** start Data lines **
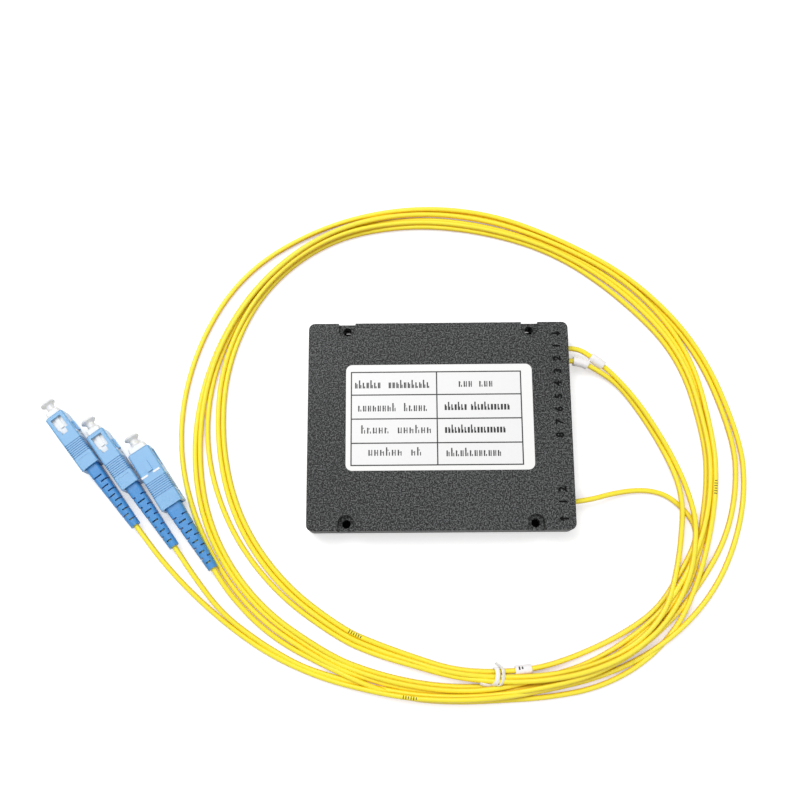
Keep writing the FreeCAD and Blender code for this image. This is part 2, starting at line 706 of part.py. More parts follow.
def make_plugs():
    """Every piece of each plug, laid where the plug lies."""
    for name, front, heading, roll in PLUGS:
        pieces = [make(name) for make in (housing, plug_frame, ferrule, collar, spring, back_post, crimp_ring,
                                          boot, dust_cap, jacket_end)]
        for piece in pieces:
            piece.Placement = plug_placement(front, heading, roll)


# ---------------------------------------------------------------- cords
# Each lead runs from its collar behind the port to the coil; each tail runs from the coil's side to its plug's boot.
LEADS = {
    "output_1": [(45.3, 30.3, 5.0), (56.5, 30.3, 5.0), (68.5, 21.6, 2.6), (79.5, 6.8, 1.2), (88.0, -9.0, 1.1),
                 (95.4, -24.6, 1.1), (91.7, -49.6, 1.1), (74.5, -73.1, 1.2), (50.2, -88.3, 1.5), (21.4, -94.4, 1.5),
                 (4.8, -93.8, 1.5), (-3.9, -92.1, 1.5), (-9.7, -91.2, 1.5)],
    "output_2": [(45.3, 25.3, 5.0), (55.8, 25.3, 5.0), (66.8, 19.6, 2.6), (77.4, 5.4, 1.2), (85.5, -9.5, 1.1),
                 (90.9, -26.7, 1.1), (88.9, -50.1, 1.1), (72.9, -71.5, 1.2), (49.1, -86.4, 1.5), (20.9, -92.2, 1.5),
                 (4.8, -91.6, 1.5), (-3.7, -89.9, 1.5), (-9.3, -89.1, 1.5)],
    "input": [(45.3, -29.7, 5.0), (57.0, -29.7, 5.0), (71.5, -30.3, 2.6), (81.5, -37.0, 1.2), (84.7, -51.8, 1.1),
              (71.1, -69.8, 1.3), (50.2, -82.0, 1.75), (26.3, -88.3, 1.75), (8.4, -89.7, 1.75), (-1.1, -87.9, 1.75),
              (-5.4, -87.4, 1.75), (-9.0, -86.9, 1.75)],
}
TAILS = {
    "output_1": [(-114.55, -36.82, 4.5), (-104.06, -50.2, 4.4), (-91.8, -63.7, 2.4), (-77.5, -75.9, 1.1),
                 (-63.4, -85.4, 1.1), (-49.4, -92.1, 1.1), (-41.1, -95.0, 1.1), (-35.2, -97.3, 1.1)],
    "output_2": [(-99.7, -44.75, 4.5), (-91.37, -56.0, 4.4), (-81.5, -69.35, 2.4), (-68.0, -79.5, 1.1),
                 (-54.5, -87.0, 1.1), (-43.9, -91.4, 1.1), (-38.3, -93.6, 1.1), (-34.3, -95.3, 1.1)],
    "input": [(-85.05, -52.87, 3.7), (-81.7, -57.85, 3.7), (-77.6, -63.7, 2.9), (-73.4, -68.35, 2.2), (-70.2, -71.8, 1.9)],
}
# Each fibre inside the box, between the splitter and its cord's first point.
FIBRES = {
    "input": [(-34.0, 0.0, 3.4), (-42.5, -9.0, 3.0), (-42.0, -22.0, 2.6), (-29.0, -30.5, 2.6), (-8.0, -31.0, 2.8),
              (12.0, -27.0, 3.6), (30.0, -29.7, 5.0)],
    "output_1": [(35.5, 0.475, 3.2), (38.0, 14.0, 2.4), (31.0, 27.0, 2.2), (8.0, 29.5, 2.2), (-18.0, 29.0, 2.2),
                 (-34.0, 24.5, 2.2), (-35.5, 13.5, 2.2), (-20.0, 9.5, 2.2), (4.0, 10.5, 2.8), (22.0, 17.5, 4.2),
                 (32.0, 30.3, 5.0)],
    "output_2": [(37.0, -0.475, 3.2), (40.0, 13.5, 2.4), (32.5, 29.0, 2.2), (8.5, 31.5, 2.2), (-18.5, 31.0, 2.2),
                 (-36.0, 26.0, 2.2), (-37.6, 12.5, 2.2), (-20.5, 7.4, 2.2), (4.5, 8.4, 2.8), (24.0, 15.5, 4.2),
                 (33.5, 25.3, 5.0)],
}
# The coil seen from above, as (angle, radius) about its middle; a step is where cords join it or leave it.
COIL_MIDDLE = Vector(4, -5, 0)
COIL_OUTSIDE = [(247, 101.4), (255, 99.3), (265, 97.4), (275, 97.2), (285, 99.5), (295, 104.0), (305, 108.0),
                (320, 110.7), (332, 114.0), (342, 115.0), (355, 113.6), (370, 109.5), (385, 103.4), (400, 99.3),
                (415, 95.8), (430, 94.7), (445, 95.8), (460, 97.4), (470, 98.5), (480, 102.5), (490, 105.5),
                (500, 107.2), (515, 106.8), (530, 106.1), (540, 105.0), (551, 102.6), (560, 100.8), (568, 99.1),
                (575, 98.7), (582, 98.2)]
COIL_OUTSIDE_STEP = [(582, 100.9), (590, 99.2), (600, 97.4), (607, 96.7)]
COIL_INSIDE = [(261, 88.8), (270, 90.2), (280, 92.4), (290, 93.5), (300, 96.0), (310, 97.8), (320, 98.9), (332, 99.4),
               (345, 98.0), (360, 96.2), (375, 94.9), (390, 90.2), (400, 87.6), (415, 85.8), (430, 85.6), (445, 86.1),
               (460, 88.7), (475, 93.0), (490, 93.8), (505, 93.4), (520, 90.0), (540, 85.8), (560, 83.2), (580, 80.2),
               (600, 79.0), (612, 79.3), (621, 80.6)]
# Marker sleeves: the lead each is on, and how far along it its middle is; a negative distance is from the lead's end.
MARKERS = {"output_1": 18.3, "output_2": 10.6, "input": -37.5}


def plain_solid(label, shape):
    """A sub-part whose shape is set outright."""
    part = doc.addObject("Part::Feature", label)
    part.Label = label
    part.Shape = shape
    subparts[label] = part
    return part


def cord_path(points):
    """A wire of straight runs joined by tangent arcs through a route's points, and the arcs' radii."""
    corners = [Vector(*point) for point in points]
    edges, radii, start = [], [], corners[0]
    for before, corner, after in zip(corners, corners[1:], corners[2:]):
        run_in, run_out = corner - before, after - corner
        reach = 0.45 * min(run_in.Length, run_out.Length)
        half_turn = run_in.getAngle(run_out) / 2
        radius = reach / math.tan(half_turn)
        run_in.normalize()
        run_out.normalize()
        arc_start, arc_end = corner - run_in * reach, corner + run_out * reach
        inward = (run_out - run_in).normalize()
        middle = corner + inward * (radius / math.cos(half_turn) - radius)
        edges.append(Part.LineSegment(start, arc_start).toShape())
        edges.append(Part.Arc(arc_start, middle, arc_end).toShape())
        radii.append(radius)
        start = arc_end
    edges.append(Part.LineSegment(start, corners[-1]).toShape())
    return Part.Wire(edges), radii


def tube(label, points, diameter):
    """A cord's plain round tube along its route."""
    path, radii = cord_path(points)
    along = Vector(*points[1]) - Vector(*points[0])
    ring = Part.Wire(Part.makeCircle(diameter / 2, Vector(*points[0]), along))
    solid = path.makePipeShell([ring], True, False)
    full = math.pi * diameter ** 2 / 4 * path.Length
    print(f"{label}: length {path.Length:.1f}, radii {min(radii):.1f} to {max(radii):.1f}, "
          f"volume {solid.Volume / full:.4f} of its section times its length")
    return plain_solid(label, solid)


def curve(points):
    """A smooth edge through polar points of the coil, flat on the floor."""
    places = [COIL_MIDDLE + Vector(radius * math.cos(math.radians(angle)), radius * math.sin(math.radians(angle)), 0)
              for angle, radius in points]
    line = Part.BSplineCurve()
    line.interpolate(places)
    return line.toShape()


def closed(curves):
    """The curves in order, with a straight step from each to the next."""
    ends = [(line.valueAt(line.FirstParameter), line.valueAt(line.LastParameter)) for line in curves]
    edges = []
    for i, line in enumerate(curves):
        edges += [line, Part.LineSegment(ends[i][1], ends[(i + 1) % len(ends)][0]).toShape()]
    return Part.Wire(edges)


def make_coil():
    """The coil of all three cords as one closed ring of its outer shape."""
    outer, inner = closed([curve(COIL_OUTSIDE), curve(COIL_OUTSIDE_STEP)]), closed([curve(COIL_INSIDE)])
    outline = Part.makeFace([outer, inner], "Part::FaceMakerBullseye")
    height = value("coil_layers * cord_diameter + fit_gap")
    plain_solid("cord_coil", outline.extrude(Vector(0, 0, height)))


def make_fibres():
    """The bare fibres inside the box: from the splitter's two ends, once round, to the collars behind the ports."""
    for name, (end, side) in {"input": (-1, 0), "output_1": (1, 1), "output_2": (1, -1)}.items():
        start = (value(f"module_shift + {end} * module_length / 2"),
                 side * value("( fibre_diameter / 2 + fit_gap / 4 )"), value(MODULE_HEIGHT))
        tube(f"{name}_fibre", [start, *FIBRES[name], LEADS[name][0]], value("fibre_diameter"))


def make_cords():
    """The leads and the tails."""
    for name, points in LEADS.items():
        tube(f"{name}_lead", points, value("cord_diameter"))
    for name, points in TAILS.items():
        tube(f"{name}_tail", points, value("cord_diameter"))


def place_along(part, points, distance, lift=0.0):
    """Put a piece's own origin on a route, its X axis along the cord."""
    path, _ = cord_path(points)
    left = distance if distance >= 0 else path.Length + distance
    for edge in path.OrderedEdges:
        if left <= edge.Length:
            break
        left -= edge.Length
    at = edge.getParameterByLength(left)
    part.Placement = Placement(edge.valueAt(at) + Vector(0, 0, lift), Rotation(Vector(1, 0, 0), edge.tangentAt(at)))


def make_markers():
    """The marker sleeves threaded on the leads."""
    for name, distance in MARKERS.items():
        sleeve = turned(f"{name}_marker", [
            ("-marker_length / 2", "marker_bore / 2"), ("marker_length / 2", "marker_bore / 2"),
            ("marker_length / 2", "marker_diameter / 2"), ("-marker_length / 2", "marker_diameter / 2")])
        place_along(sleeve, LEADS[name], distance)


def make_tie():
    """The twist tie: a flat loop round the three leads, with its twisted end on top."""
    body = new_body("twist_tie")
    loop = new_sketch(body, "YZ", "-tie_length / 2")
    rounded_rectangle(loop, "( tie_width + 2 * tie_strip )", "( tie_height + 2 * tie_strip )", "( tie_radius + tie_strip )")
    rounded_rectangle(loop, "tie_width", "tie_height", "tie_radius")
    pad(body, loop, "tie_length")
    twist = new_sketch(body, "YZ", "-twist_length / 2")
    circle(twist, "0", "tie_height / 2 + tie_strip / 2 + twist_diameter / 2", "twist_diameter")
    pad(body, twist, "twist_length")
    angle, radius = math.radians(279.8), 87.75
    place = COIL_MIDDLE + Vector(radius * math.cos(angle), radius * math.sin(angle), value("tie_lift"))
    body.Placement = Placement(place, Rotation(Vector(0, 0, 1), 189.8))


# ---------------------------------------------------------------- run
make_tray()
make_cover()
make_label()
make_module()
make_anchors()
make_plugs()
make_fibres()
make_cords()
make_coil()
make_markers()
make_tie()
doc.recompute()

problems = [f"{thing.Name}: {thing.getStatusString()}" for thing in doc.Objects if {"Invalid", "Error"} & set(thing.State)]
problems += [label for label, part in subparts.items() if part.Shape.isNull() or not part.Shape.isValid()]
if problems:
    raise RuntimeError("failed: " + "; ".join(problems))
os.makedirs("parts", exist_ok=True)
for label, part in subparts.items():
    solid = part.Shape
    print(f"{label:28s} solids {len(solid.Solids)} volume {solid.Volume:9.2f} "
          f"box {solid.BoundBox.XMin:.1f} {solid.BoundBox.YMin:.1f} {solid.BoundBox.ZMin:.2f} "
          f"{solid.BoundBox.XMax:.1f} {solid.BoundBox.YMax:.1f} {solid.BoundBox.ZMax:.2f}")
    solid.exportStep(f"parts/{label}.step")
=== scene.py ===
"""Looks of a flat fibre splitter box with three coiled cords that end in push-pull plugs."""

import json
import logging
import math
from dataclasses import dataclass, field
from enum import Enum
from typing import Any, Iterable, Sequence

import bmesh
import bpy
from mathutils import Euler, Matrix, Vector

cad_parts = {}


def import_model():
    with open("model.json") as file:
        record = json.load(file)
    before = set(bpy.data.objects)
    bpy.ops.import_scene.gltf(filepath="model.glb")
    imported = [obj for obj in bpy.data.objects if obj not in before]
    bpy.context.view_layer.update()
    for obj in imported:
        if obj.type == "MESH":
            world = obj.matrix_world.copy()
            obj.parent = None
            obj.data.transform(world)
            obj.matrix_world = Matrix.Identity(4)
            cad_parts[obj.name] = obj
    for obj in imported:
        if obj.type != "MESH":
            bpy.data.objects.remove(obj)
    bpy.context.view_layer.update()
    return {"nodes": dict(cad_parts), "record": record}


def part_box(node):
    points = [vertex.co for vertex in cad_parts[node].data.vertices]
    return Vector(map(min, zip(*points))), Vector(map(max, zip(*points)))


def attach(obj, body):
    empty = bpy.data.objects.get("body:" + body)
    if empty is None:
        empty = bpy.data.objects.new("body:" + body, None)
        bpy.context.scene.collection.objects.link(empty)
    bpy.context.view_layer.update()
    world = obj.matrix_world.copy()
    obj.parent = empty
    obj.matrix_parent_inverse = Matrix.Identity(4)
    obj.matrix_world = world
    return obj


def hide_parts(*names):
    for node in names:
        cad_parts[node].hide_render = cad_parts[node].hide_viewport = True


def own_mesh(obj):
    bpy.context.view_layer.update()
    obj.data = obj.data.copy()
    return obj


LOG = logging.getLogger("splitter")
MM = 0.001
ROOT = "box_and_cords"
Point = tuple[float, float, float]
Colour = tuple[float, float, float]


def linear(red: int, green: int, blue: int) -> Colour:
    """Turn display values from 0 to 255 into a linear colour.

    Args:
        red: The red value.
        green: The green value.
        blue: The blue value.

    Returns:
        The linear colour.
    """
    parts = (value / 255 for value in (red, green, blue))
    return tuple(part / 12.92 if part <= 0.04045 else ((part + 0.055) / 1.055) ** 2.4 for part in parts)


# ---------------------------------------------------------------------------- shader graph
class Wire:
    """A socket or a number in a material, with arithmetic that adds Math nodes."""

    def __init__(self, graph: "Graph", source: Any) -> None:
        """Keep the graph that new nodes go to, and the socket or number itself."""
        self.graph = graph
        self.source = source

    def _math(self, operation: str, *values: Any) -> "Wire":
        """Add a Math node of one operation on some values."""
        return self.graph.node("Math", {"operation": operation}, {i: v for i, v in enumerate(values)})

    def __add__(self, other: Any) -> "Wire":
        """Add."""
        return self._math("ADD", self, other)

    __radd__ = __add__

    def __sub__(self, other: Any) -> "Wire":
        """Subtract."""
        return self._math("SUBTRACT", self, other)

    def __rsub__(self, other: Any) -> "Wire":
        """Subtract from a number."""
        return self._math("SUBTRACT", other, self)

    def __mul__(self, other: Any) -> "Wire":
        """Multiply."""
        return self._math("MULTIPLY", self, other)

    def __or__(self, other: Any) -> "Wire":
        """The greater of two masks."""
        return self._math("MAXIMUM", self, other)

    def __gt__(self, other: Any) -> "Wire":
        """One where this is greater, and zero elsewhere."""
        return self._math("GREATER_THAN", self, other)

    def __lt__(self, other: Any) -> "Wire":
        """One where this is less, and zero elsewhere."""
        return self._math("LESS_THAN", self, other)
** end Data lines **
_Aim of the exercise_
Of the lines above, retype only those from the line containing "for thing in" through the line containing "obj.parent = empty", including both, exactly.

_Exercise result_
problems = [f"{thing.Name}: {thing.getStatusString()}" for thing in doc.Objects if {"Invalid", "Error"} & set(thing.State)]
problems += [label for label, part in subparts.items() if part.Shape.isNull() or not part.Shape.isValid()]
if problems:
    raise RuntimeError("failed: " + "; ".join(problems))
os.makedirs("parts", exist_ok=True)
for label, part in subparts.items():
    solid = part.Shape
    print(f"{label:28s} solids {len(solid.Solids)} volume {solid.Volume:9.2f} "
          f"box {solid.BoundBox.XMin:.1f} {solid.BoundBox.YMin:.1f} {solid.BoundBox.ZMin:.2f} "
          f"{solid.BoundBox.XMax:.1f} {solid.BoundBox.YMax:.1f} {solid.BoundBox.ZMax:.2f}")
    solid.exportStep(f"parts/{label}.step")
=== scene.py ===
"""Looks of a flat fibre splitter box with three coiled cords that end in push-pull plugs."""

import json
import logging
import math
from dataclasses import dataclass, field
from enum import Enum
from typing import Any, Iterable, Sequence

import bmesh
import bpy
from mathutils import Euler, Matrix, Vector

cad_parts = {}


def import_model():
    with open("model.json") as file:
        record = json.load(file)
    before = set(bpy.data.objects)
    bpy.ops.import_scene.gltf(filepath="model.glb")
    imported = [obj for obj in bpy.data.objects if obj not in before]
    bpy.context.view_layer.update()
    for obj in imported:
        if obj.type == "MESH":
            world = obj.matrix_world.copy()
            obj.parent = None
            obj.data.transform(world)
            obj.matrix_world = Matrix.Identity(4)
            cad_parts[obj.name] = obj
    for obj in imported:
        if obj.type != "MESH":
            bpy.data.objects.remove(obj)
    bpy.context.view_layer.update()
    return {"nodes": dict(cad_parts), "record": record}


def part_box(node):
    points = [vertex.co for vertex in cad_parts[node].data.vertices]
    return Vector(map(min, zip(*points))), Vector(map(max, zip(*points)))


def attach(obj, body):
    empty = bpy.data.objects.get("body:" + body)
    if empty is None:
        empty = bpy.data.objects.new("body:" + body, None)
        bpy.context.scene.collection.objects.link(empty)
    bpy.context.view_layer.update()
    world = obj.matrix_world.copy()
    obj.parent = empty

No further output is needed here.